Répondre aux enjeux environnementaux par la coopération

La Bretagne est particulièrement concernée par les effets du changement climatique. L’érosion côtière, la montée des eaux et les événements climatiques extrêmes représentent des menaces réelles pour les territoires littoraux. Face à ces défis, la coopération intercommunale apparaît comme indispensable.

Les intercommunalités peuvent mutualiser les moyens, partager les compétences et coordonner les actions pour une efficacité accrue. Des initiatives, telles que les travaux du Pays de Brest sur le trait de côte, illustrent cette dynamique. Il s’agit de mettre en place des stratégies d’adaptation, de promouvoir les énergies renouvelables et de sensibiliser les habitants aux enjeux environnementaux.

Perspectives pour l’avenir de la coopération intercommunale en Bretagne

Les intervenants ont convergé sur l’idée que la Bretagne possède les atouts pour relever les défis du XXIᵉ siècle. Sa tradition de coopération, son dynamisme territorial et la volonté de ses acteurs locaux sont autant de leviers pour construire un avenir durable.

Il est essentiel d’innover dans les modes de gouvernance, de renforcer la solidarité entre les territoires et d’investir dans la transition écologique et numérique.
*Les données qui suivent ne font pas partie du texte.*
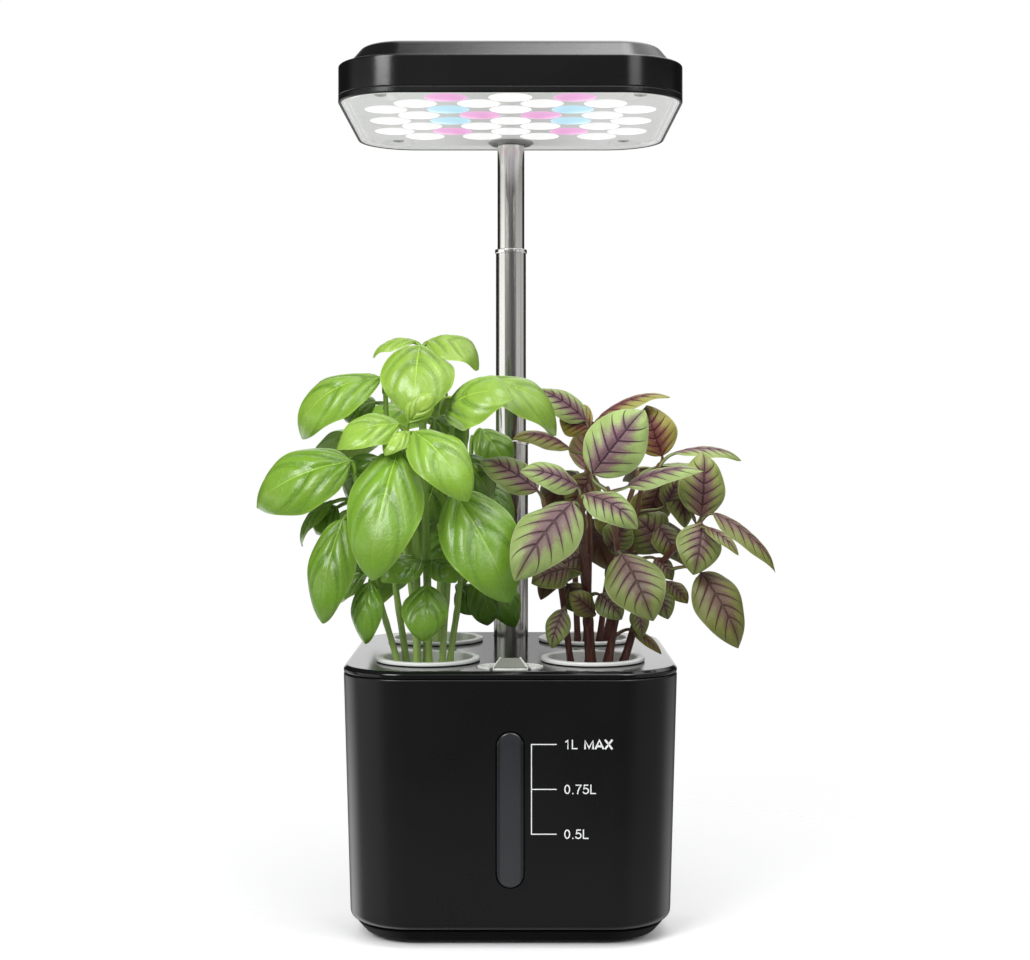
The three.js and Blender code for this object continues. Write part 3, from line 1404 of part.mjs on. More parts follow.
function buildPods() {
  const growth = [
    ['basil_plant_front', basilFrontStemShares, basilFrontLeafShares, 0.75, finishes.basilLeaf],
    ['amaranth_plant_front', amaranthFrontStemShares, amaranthFrontLeafShares, 0.9, finishes.amaranthLeaf],
    ['amaranth_plant_back', amaranthBackStemShares, amaranthBackLeafShares, 0.9, finishes.amaranthLeaf],
    ['basil_plant_back', basilBackStemShares, basilBackLeafShares, 0.75, finishes.basilLeaf],
  ];
  podPlaces().forEach(([x, y], i) => {
    const group = subgroup();
    place(group, `basket_${podNames[i]}`, basket().translate(x, y, 0), finishes.whitePlastic);
    place(group, `sponge_${podNames[i]}`, sponge().translate(x, y, 0), finishes.sponge);
    const [name, stems, leaves, fullness, finish] = growth[i];
    place(group, name, plant(stems, leaves, fullness, x, y), finish);
  });
}

buildTank();
buildDeck();
buildPole();
buildLamp();
buildPods();

export default garden;
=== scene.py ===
"""Countertop hydroponic garden: its pieces, finishes and stage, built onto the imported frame.

Shapes are worked out in millimetres in the frame's own place and turned to metres as each mesh is
made. A shape is either a stack of rings or a grid of two parameters, computed as whole arrays.
"""

import math

import bmesh
import bpy
import numpy as np
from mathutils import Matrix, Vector


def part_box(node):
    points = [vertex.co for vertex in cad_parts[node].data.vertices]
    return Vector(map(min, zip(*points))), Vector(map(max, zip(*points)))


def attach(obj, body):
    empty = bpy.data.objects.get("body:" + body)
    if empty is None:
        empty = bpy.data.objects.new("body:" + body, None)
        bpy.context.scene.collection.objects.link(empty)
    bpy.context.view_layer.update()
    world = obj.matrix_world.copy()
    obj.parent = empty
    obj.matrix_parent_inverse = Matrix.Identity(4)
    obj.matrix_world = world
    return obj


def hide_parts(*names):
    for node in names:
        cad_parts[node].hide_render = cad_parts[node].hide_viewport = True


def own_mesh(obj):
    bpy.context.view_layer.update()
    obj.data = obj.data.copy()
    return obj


bl_info = {
    "name": "Countertop Hydroponic Garden",
    "version": (1, 0, 0),
    "blender": (4, 5, 0),
    "location": "3D View > Sidebar > Garden",
    "description": "Adds the pieces, finishes and stage of a countertop hydroponic garden",
    "category": "Add Mesh",
}

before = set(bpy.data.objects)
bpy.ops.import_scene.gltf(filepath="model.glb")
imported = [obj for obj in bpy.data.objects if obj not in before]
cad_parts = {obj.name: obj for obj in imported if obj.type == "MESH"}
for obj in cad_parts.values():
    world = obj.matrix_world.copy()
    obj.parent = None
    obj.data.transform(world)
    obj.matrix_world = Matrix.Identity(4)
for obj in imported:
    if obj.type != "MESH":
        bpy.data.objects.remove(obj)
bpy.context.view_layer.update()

MM = 0.001
FOUR = (1, 2, 3, 4)
PODS = ("front_left", "front_right", "back_right", "back_left")


def reach_of(node):
    """The lowest and highest corner of a CAD node at rest, in millimetres."""
    return tuple(np.array(corner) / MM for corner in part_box(node))


def middle_of(node):
    """The middle of a CAD node's box, in millimetres."""
    low, high = reach_of(node)
    return (low + high) / 2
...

Les intercommunalités doivent être des espaces de dialogue, de concertation et de décision, où les élus, les agents et les citoyens travaillent ensemble pour le bien commun.

Cette discussion a permis de souligner les particularités et les forces de la coopération intercommunale.  Si la région bénéficie d’un héritage solide en matière de mutualisme et de collaboration, elle doit aujourd’hui s’adapter à un contexte en mutation rapide.
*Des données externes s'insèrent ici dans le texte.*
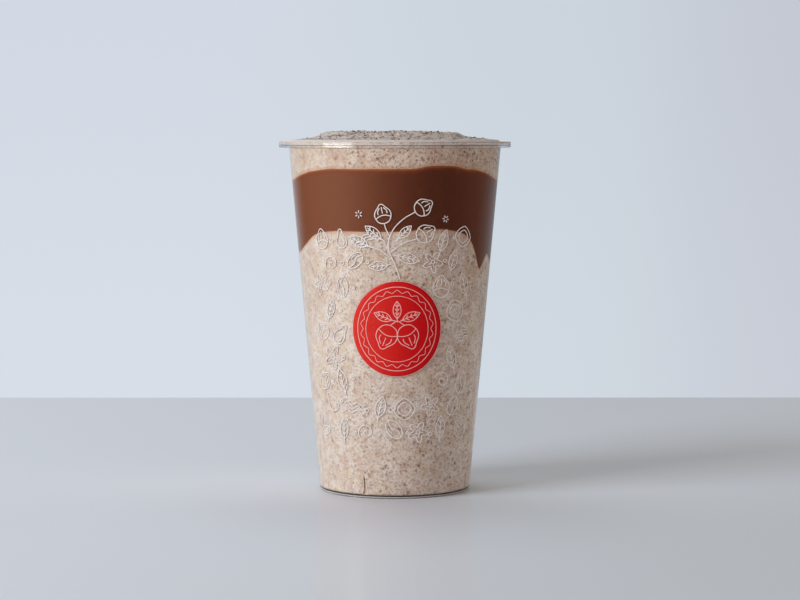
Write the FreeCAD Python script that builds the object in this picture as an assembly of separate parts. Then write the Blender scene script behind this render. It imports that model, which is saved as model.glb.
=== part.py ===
import FreeCAD, Part
import math
import os

# A thick hazelnut milkshake with a band of chocolate sauce, in a clear moulded
# drinks cup with a flat sealing rim. Millimetres, +Z up, origin on the table
# under the middle of the cup. Angles run from the front (-Y) towards +X.

# Cup: a thin tapered wall with a flat rim, a turned-down lip and a foot ring
cup_height = 143.0
mouth_diameter = 87.2        # outside of the wall, at the height of the rim
foot_diameter = 61.8
wall_thickness = 0.55
rim_overhang = 3.9           # from the outside of the wall to the outside of the lip
rim_thickness = 0.6
lip_depth = 2.3              # from the top of the rim to the edge of the lip
lip_thickness = 0.6
foot_ring_width = 0.9
floor_raise = 0.7            # the floor's underside above the table
floor_thickness = 0.6
floor_corner_radius = 1.0    # inside, where the floor meets the wall
gate_diameter = 3.0          # moulding gate pip under the middle of the floor
gate_depth = 0.3

# Stacking ribs that stand up the inside of the wall from the floor
rib_count = 4
rib_first_angle = -23.0
rib_height = 7.1
rib_width = 0.7
rib_depth = 0.7
rib_foot_width = 2.8
rib_foot_height = 2.2

# Layers at the wall: the level where each face lies, and the lobes where it
# hangs lower or stands higher. A lobe is (angle, half width in degrees,
# sharpness, rise): 1.5 is a pointed drip, 2 a round lobe, 4 a flat-topped one.
top_layer_depth = 10.6       # from the rim down to the chocolate
chocolate_depth = 24.8       # the chocolate band, where it lies level
chocolate_top_lobes = {
    "left_sag": (-97.0, 38.0, 3.0, -5.4),
    "front_swell": (26.0, 13.0, 4.0, 1.3),
    "right_sag": (97.0, 36.0, 3.0, -5.6),
    "back_swell": (175.0, 30.0, 3.0, 1.0),
}
chocolate_low_lobes = {
    "left_sag": (-99.0, 40.0, 4.0, -10.6),
    "front_swell": (22.0, 14.0, 4.0, 0.8),
    "pointed_drip": (60.5, 9.0, 1.4, -14.6),
    "shake_peak": (70.5, 4.5, 2.0, 2.4),
    "right_sag": (100.0, 34.0, 3.5, -15.6),
    "back_drip": (163.0, 13.0, 1.8, -7.0),
    "back_sag": (-158.0, 24.0, 3.0, -3.5),
}
layer_fade_power = 3.0       # how fast the lobes die away from the wall inwards
layer_grid_step = 1.6

# Heaped top: a gentle skirt from the wall, then a low mound with soft poured
# folds that wind round it
heap_edge_rise = 0.75        # above the rim, where the shake meets the wall
skirt_rise = 1.65
skirt_width = 19.0
mound_rise = 2.0
mound_inset = 19.6           # from the wall in to the mound's top edge
mound_slope_width = 8.5
mound_wander = 1.6           # how far the mound's edge leaves a circle
fold_pitch = 14.0
fold_height = 0.35
lump_height = 0.3
lump_lengths = (17.0, 11.0, 23.0)
lump_angles = (20.0, 80.0, 140.0)
heap_grid_step = 2.2

# Worked out from the sizes above
mouth_radius = mouth_diameter / 2
foot_radius = foot_diameter / 2
rim_radius = mouth_radius + rim_overhang
edge_round = min(0.25, 0.4 * min(rim_thickness, lip_thickness, foot_ring_width))
floor_top = floor_raise + floor_thickness
chocolate_top_level = cup_height - top_layer_depth
chocolate_low_level = chocolate_top_level - chocolate_depth
heap_height = heap_edge_rise + skirt_rise + mound_rise
fill_reach = heap_height + 6.0   # how far the filling blank stands above the rim

UP = FreeCAD.Vector(0, 0, 1)
ORIGIN = FreeCAD.Vector(0, 0, 0)


def wall_radius(z):
    """Outside radius of the tapered wall at height z."""
    return foot_radius + (mouth_radius - foot_radius) * z / cup_height


def inner_radius(z):
    """Inside radius of the wall at height z."""
    return wall_radius(z) - wall_thickness


def rounded_outline(corners):
    """Closed wire in the XZ plane through corners (radius, height, rounding)."""
    points = [FreeCAD.Vector(r, 0, z) for r, z, _ in corners]
    starts, ends, arcs = [], [], []
    for index, (_, _, rounding) in enumerate(corners):
        here = points[index]
        back = (points[index - 1] - here).normalize()
        ahead = (points[(index + 1) % len(points)] - here).normalize()
        half_turn = back.getAngle(ahead) / 2
        reach = rounding / math.tan(half_turn) if rounding else 0.0
        starts.append(here + back * reach)
        ends.append(here + ahead * reach)
        if rounding:
            bisector = (back + ahead).normalize()
            middle = here + bisector * (rounding / math.sin(half_turn) - rounding)
            arcs.append(Part.Arc(starts[-1], middle, ends[-1]).toShape())
        else:
            arcs.append(None)
    edges = []
    for index, arc in enumerate(arcs):
        if arc:
            edges.append(arc)
        following = starts[(index + 1) % len(starts)]
        edges.append(Part.LineSegment(ends[index], following).toShape())
    return Part.Wire(edges)


def revolved(corners):
    """Solid of revolution about the cup's axis."""
    return Part.Face(rounded_outline(corners)).revolve(ORIGIN, UP, 360)


def turned(shape, angle):
    """Copy of a shape turned about the cup's axis, from the front towards +X."""
    copy = shape.copy()
    copy.rotate(ORIGIN, UP, angle)
    return copy


def cup_shell():
    """Wall, floor, foot ring, rim and lip in one revolved outline."""
    lip_bottom = cup_height - lip_depth
    lip_inside = rim_radius - lip_thickness
    rim_underside = cup_height - rim_thickness
    ring_inside = foot_radius - foot_ring_width
    gate_radius = gate_diameter / 2
    gate_bottom = floor_raise - gate_depth
    return revolved([
        (0.0, gate_bottom, 0.0),
        (gate_radius, gate_bottom, 0.0),
        (gate_radius, floor_raise, 0.0),
        (ring_inside, floor_raise, edge_round),
        (ring_inside, 0.0, edge_round),
        (foot_radius, 0.0, edge_round),
        (wall_radius(rim_underside), rim_underside, edge_round),
        (lip_inside, rim_underside, edge_round),
        (lip_inside, lip_bottom, edge_round),
        (rim_radius, lip_bottom, edge_round),
        (rim_radius, cup_height, edge_round),
        (inner_radius(cup_height), cup_height, edge_round),
        (inner_radius(floor_top), floor_top, floor_corner_radius),
        (0.0, floor_top, 0.0),
    ])


def stacking_rib():
    """Rib at angle 0: a thin upright fin with a flared foot, against the wall."""
    top = floor_top + rib_height
    low = floor_top - floor_thickness / 2
    half_fin, half_foot = rib_width / 2, rib_foot_width / 2
    foot_top = floor_top + rib_foot_height
    outline = [(-half_foot, low), (-half_foot, floor_top), (-half_fin, foot_top), (-half_fin, top),
               (half_fin, top), (half_fin, foot_top), (half_foot, floor_top), (half_foot, low)]
    face_y = -inner_radius(floor_top) + rib_depth
    corners = [FreeCAD.Vector(x, face_y, z) for x, z in outline]
    fin = Part.Face(Part.makePolygon(corners + corners[:1]))
    blank = fin.extrude(FreeCAD.Vector(0, -2 * rib_depth - (inner_radius(top) - inner_radius(low)), 0))
    # the rib ends inside the wall, half way through it
    middle = wall_thickness / 2
    bound = revolved([
        (0.0, low, 0.0),
        (inner_radius(low) + middle, low, 0.0),
        (inner_radius(top) + middle, top, 0.0),
        (0.0, top, 0.0),
    ])
    return blank.common(bound)


def stacking_ribs():
    """All the ribs, evenly spaced round the wall."""
    rib = stacking_rib()
    return [turned(rib, rib_first_angle + 360.0 * number / rib_count) for number in range(rib_count)]


def fill_blank():
    """What the cup's inside can hold, standing on straight up past the rim."""
    top = cup_height + fill_reach
    return revolved([
        (0.0, floor_top, 0.0),
        (inner_radius(floor_top), floor_top, floor_corner_radius),
        (inner_radius(cup_height), cup_height, 0.0),
        (inner_radius(cup_height), top, 0.0),
        (0.0, top, 0.0),
    ])


def angle_at(x, y):
    """Angle of a point in degrees: 0 at the front, 90 at +X."""
    return math.degrees(math.atan2(x, -y))


def lobe(angle, centre, half_width, sharpness):
    """Bump of height 1 at its centre angle that dies away to each side."""
    away = abs((angle - centre + 180.0) % 360.0 - 180.0)
    return math.exp(-(away / half_width) ** sharpness)


def layer_height(x, y, level, lobes):
    """Height of a layer's face: lobed at the wall, level in the middle."""
    fade = (math.hypot(x, y) / inner_radius(level)) ** layer_fade_power
    angle = angle_at(x, y)
    rise = sum(height * lobe(angle, centre, width, sharp)
               for centre, width, sharp, height in lobes.values())
    return level + rise * fade


def eased(share):
    """Smooth step from 0 to 1."""
    share = min(max(share, 0.0), 1.0)
    return share * share * (3.0 - 2.0 * share)


def heap_top(x, y):
    """Height of the heaped top: skirt, mound, poured folds and lumps."""
    radius = math.hypot(x, y)
    turn = math.radians(angle_at(x, y))
    from_wall = inner_radius(cup_height) - radius
    wander = mound_wander * (math.sin(2 * turn + 1.0) + math.sin(5 * turn)) / 2
    mound = eased((from_wall + wander - mound_inset + mound_slope_width) / mound_slope_width)
    height = cup_height + heap_edge_rise + skirt_rise * eased(from_wall / skirt_width) + mound_rise * mound
    # the folds are one spiral that fades out at the very middle
    calm = mound * min(radius / fold_pitch, 1.0)
    height += fold_height * calm * math.cos(turn + 2 * math.pi * radius / fold_pitch)
    for length, heading in zip(lump_lengths, lump_angles):
        along = x * math.cos(math.radians(heading)) + y * math.sin(math.radians(heading))
        height += lump_height * mound * math.sin(2 * math.pi * along / length)
    return height


def smooth_face(height_at, step):
    """B-spline face through heights on a square grid wider than the cup's mouth."""
    half = math.ceil((mouth_radius + 1.0) / step)
    grid = [[FreeCAD.Vector(i * step, j * step, height_at(i * step, j * step))
             for j in range(-half, half + 1)]
            for i in range(-half, half + 1)]
    surface = Part.BSplineSurface()
    surface.interpolate(grid)
    return surface.toShape()


def space_above(face):
    """Everything over a face, up past the filling blank."""
    return face.extrude(FreeCAD.Vector(0, 0, cup_height + 2 * fill_reach))


def make_nodes():
    """Every solid of the drink, by node name."""
    ribs = stacking_ribs()
    cup = cup_shell().fuse(ribs).removeSplitter()
    filling = fill_blank().cut(ribs)

    over_lower = space_above(smooth_face(
        lambda x, y: layer_height(x, y, chocolate_low_level, chocolate_low_lobes), layer_grid_step))
    over_chocolate = space_above(smooth_face(
        lambda x, y: layer_height(x, y, chocolate_top_level, chocolate_top_lobes), layer_grid_step))
    over_heap = space_above(smooth_face(heap_top, heap_grid_step))

    return {
        "cup": cup,
        "shake_lower": filling.cut(over_lower),
        "chocolate_layer": filling.common(over_lower).cut(over_chocolate),
        "shake_top": filling.common(over_chocolate).cut(over_heap),
    }


os.makedirs("parts", exist_ok=True)
for name, shape in make_nodes().items():
    solids = shape.Solids
    print(name, "solids", len(solids), "valid", shape.isValid(), "ml %.2f" % (shape.Volume / 1000),
          "z %.2f to %.2f" % (shape.BoundBox.ZMin, shape.BoundBox.ZMax))
    (solids[0] if len(solids) == 1 else Part.makeCompound(solids)).exportStep(f"parts/{name}.step")
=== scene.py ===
import math
import random

import bmesh
import bpy
from mathutils import Euler, Matrix, Vector, noise


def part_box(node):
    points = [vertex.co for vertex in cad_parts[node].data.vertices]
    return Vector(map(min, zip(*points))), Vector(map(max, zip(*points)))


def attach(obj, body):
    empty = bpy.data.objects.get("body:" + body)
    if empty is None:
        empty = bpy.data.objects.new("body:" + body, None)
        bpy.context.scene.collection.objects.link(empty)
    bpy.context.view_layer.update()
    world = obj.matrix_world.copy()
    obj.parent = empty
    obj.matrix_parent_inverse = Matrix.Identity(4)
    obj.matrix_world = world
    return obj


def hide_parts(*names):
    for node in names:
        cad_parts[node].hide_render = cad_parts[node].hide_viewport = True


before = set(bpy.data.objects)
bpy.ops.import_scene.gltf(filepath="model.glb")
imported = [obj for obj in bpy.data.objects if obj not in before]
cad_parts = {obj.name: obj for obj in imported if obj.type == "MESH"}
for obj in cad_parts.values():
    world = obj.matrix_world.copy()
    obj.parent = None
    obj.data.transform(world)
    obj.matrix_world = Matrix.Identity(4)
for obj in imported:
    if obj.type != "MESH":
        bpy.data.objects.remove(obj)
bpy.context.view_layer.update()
mm = 0.001
scene = bpy.context.scene
print("frame loaded:", sorted(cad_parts))


def paint(red, green, blue):
    # 0 to 255 as seen on a screen, turned to the linear values that shaders take
    def linear(level):
        share = level / 255
        return share / 12.92 if share <= 0.04045 else ((share + 0.055) / 1.055) ** 2.4
    return (linear(red), linear(green), linear(blue), 1.0)


def eased(share):
    share = min(max(share, 0.0), 1.0)
    return share * share * (3.0 - 2.0 * share)


def angleAt(x, y):
    return math.degrees(math.atan2(x, -y))  # 0 at the front, 90 at +X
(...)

Les défis sont nombreux : renforcer la démocratie locale, répondre aux enjeux environnementaux, attirer et former de nouveaux talents, innover pour répondre aux attentes des citoyens. Mais les réussites déjà accomplies, surtout en Finistère, témoignent que la Bretagne a les ressources et la volonté pour relever ces défis.

La coopération intercommunale, loin d’être une simple structure administrative, est un levier puissant pour construire un avenir durable et solidaire. En misant sur l’intelligence collective, en valorisant les compétences locales et en impliquant les habitants, notre territoire peut continuer à être un modèle en matière de décentralisation et de gouvernance territoriale.

Cet atelier a révélé des perspectives inspirantes, illustrant la vitalité démocratique du Finistère et sa capacité à innover collectivement pour bâtir les réponses de demain.